The advocates likely face an uphill struggle in the Legislature. More than
10 years ago, a proposal to enact longer waiting periods passed in the House
but failed in the Senate -- the closest any such proposal has come to
approval.

In 2004, Gov. Jennifer Granholm vetoed a bill that would have mandated
marriage preparation to qualify for a license and some education for parents
in divorce proceedings.

The Catholic Church has long required couples to complete a similar
requirement before they can marry, and the advocates hope to encourage more
widespread use of that requirement.

They also seek to make routine the peer ministry counseling, like
Retrouvaille, which they say have saved tens of thousands of marriages.
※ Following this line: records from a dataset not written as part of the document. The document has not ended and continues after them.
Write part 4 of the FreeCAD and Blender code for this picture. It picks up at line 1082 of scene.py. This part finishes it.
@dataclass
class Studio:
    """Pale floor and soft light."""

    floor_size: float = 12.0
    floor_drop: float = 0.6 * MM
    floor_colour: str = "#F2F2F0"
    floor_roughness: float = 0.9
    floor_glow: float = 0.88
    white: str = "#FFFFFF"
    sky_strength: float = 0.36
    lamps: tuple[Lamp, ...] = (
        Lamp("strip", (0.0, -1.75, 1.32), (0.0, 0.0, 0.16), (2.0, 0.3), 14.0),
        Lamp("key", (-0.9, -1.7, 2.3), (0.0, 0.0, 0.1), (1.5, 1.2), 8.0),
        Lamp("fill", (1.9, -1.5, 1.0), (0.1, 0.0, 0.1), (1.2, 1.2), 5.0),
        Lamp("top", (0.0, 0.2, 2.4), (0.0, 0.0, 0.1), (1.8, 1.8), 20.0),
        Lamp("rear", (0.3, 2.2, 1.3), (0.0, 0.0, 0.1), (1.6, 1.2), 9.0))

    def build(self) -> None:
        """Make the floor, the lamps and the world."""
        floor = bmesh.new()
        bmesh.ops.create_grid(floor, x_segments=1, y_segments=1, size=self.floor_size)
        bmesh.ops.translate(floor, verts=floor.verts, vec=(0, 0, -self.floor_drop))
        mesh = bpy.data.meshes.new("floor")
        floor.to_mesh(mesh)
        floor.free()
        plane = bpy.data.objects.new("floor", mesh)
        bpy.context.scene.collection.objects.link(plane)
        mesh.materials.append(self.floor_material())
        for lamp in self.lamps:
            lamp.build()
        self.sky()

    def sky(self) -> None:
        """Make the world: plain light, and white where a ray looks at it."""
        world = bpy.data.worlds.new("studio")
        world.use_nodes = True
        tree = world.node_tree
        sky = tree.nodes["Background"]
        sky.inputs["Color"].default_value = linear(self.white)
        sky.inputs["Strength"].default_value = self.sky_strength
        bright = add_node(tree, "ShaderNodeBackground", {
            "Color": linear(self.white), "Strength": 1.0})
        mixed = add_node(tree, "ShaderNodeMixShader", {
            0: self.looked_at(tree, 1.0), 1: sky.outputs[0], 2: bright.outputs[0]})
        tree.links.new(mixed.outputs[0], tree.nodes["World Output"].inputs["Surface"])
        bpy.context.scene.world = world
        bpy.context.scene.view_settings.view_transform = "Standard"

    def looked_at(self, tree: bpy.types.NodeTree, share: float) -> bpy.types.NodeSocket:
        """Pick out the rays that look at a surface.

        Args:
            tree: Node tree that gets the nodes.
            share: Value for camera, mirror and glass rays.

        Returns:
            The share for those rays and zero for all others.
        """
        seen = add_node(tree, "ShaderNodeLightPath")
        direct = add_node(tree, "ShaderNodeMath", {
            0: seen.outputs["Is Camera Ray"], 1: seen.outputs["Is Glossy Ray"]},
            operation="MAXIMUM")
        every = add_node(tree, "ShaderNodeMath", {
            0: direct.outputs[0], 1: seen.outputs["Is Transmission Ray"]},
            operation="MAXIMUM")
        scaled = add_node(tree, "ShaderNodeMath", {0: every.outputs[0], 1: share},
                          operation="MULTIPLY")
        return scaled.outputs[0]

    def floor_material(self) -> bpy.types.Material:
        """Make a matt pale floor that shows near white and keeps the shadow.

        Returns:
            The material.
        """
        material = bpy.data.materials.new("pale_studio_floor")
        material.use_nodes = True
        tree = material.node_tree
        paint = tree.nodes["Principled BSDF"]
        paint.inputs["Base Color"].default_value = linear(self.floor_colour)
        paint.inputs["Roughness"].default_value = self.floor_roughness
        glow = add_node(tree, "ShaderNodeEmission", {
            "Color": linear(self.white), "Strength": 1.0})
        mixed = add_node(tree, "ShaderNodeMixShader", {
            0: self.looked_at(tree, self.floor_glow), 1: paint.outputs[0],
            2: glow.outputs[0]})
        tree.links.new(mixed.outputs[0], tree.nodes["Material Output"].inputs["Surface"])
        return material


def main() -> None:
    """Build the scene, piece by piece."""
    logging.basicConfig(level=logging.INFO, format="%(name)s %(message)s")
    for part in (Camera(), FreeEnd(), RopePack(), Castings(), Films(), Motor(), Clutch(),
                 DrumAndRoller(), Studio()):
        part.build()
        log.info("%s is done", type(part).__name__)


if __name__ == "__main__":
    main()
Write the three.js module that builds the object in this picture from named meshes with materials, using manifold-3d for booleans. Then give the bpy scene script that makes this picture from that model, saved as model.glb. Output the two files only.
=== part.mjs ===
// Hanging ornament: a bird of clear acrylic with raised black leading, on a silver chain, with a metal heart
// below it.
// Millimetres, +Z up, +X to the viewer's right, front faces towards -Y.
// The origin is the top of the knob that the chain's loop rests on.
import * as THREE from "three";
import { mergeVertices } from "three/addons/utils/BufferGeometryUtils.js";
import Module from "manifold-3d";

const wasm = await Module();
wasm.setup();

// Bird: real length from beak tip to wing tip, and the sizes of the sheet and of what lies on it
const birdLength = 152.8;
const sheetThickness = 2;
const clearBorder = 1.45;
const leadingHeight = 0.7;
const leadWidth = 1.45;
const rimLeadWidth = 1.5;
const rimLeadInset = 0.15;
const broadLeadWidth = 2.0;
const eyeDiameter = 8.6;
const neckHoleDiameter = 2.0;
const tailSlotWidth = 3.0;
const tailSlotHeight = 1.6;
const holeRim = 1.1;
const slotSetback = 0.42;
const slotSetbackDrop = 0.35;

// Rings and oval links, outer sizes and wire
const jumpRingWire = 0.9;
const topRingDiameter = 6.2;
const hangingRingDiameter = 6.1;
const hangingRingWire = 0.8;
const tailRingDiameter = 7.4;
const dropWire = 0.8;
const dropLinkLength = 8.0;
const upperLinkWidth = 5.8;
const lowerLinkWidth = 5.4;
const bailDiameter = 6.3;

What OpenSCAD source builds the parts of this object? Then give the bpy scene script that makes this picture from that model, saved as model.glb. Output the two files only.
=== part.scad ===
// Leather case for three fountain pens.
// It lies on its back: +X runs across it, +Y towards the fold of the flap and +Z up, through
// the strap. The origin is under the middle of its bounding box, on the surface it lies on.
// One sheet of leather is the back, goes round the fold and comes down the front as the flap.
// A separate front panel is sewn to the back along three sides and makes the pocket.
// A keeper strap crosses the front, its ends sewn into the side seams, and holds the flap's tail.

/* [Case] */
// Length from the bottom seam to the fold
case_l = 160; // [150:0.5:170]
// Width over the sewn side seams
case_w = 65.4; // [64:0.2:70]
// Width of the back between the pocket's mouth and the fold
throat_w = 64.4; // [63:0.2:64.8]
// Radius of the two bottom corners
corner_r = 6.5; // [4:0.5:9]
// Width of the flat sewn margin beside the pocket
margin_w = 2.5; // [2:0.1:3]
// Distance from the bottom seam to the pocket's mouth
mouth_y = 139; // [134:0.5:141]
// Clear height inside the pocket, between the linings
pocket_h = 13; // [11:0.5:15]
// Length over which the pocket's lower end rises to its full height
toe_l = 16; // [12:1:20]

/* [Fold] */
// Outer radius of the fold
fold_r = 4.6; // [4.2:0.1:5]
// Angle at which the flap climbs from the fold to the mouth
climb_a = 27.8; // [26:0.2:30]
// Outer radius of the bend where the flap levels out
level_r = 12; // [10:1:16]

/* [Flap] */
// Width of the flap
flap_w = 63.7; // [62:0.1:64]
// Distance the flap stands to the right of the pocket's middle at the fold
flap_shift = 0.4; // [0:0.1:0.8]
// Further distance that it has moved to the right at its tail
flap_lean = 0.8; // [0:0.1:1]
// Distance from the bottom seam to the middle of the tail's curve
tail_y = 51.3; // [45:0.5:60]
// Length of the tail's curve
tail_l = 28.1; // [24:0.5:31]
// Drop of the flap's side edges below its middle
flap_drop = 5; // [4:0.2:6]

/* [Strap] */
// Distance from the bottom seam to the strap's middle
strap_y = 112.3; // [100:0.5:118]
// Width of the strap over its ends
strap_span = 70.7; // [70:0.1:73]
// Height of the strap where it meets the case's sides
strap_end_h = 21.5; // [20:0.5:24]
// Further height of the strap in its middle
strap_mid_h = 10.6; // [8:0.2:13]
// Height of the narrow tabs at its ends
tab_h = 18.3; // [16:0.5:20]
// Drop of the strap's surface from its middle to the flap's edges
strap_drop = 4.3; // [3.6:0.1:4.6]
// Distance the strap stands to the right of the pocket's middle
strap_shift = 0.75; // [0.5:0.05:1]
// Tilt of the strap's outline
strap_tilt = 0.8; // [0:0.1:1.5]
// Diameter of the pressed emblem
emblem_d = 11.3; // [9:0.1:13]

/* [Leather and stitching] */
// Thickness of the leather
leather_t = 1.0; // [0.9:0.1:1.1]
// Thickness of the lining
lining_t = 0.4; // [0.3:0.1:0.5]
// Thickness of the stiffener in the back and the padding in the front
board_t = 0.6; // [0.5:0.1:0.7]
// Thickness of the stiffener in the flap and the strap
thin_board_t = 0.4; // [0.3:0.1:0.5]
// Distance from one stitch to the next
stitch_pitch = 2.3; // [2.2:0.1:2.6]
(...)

While the Retrouvaille program is strongly endorsed by the Catholic Church,
less than 50 percent of the participants in Metro Detroit sessions are
Christian, let alone Catholic. Jews, Muslims, Hindus and other couples have
all participated.

Four couples who completed the Retrouvaille -- named for the French word for
"rediscovery" -- and have remained married said it helps couples begin anew
by giving them the skills to talk to each other about feelings and emotions
in constructive ways.

"I found that my marriage and my wife were still of value to me," said Mark
Squier of Fraser. He and his wife, Betty, participated in the program 23
years ago, saved their marriage, and have participated in Retrouvaille ever
since as volunteer peer mentors. "We learned how to communicate, although we
really weren't all that good at it, still, for the next four years or so.
But we kept at it."

"One thing we did was to stop using the D-word," Betty said.

Detroit News Staff Writer Mike Wilkinson contributed to this report.